The archdeacon, stentorian even when unamplified, was in the vestry before the service, many of the congregation still at the back of the church 50 yards away, when a venerable voice boomed around the church. “No one told me that blooming Mike Amos was coming.” He had forgotten about his pectoral microphone.

Last Sunday’s service was across the Tees at Startforth, where Peter and his wife Shirley now live.

LAMENTING two weeks ago the death of retired music teacher John Biggs, a stalwart of Bishop Auckland Methodist church and of the town, we noted his flamboyant fondness for tie, socks and matching gallusses all musically festooned. Kath, John’s sister – “and secretary” – reports that all three were on display at John’s memorial service. “Sorry,” adds Kath, “but there never were any boxer shorts.”

FRONTED by Martin Young – remember him? Curly hair, sideburns, kipper tie – the BBC made a now-nostalgic little film in 1975 about the Shildon-based Cavalcade of Steam which marked the 150th anniversary of the Stockton and Darlington Railway.

Reprised on Facebook to mark the 194th anniversary last Saturday – and with thanks to Kev Connolly for the spot – it had topped 250,000 views even before the big day.

The Friends of the S&D organised some low-key events to mark the 194th. Rather more is on the cards six years from now.
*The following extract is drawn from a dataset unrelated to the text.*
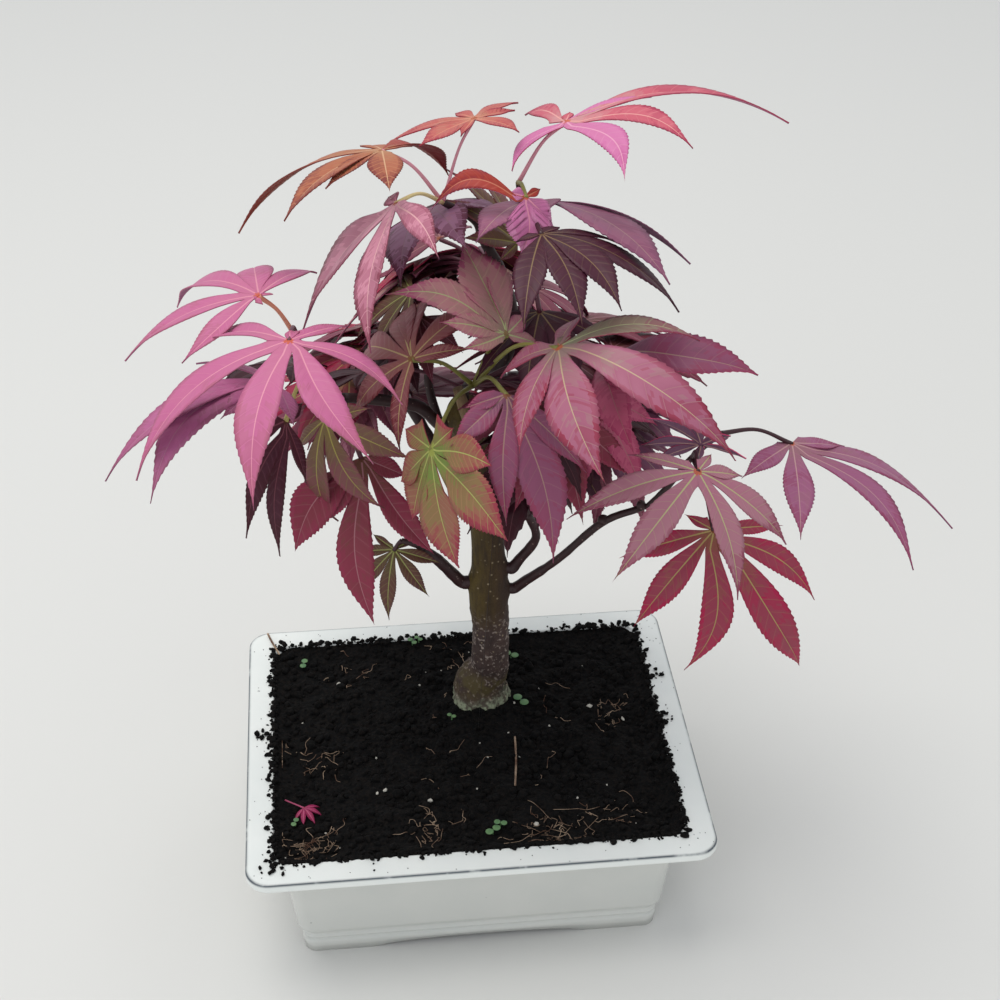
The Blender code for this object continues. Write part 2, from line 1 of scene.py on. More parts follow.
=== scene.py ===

The Northern Echo: A Tudhoe registration plateA Tudhoe registration plate

…AND finally, we’d cause a few weeks back to recall the magnificent car registration SH11DON, owned by Graeme Scarlett of that parish. Paul Dobson in Bishop Auckland now spots something similar – though not, of course, as good – on an Audi in Tudhoe. Tudhoe? You know, t’udder side of Spennymoor.